Despite his highlight of winning the World Series of Poker Main Event, Raymer holds a long-term view on success.

“Poker is a game of 100 percent skill; it’s just you have to wait for the long run to know who is the most skillful,” he said. “I don’t use words like luck in the sense of an aura or entity that is luck. It’s a way of saying that today variance was not in my favor.”

I asked what he thought of the live-hand analysis in WSOP streaming coverage.

“There was very good analysis. The hands they thought the players might have, were the most sensible for them to be holding.”

And does that help the viewers better understand hand ranges? “Good players hear that and get better, but bad players, unless they are active in trying to get better, it’s just going to blow right over their heads,” he said.

Raymer is bringing Fossilman Poker Training to Lumiere Place Casino on Sept. 26.

“We are excited to have Greg doing a seminar at Lumiere and should bring a lot of new players into the St. Louis area,” Lumiere poker room manager Anthony Chester said. Contact the poker room for details at (314) 881-7569.

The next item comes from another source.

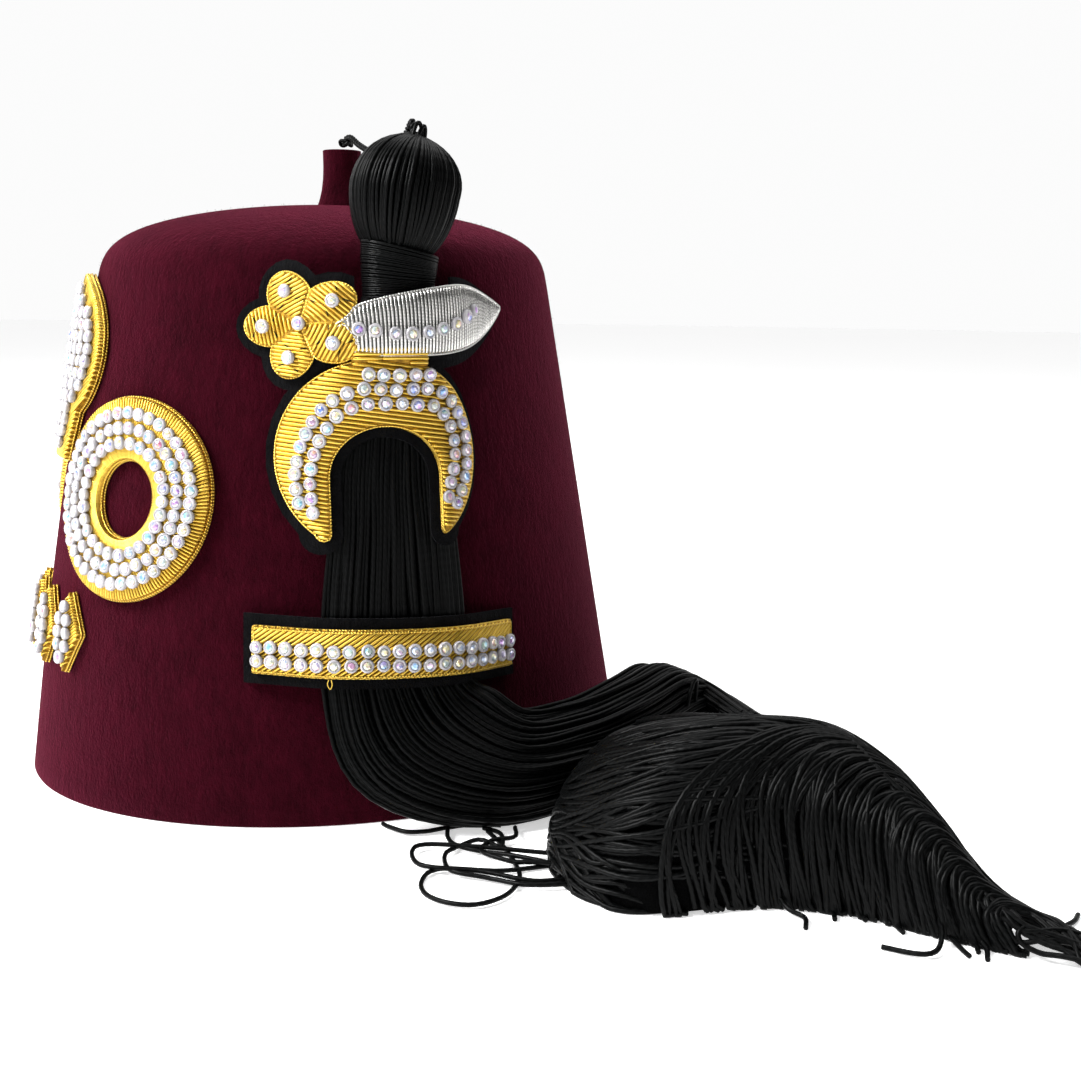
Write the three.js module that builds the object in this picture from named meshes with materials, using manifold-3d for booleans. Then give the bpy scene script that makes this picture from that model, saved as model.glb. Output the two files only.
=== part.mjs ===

The training event will have a morning lecture and live-hand labs in the afternoon. One problem Raymer sees is a player having too narrow of a range for opponents’ hands.

“You don’t put someone on one hand. You have to think about all the hands he might have and how he might play those,” he said.

In the hand-play section of the seminar, players will work through hands and analyze play from each position.

“The point is not to play poker, but to learn poker,” he said.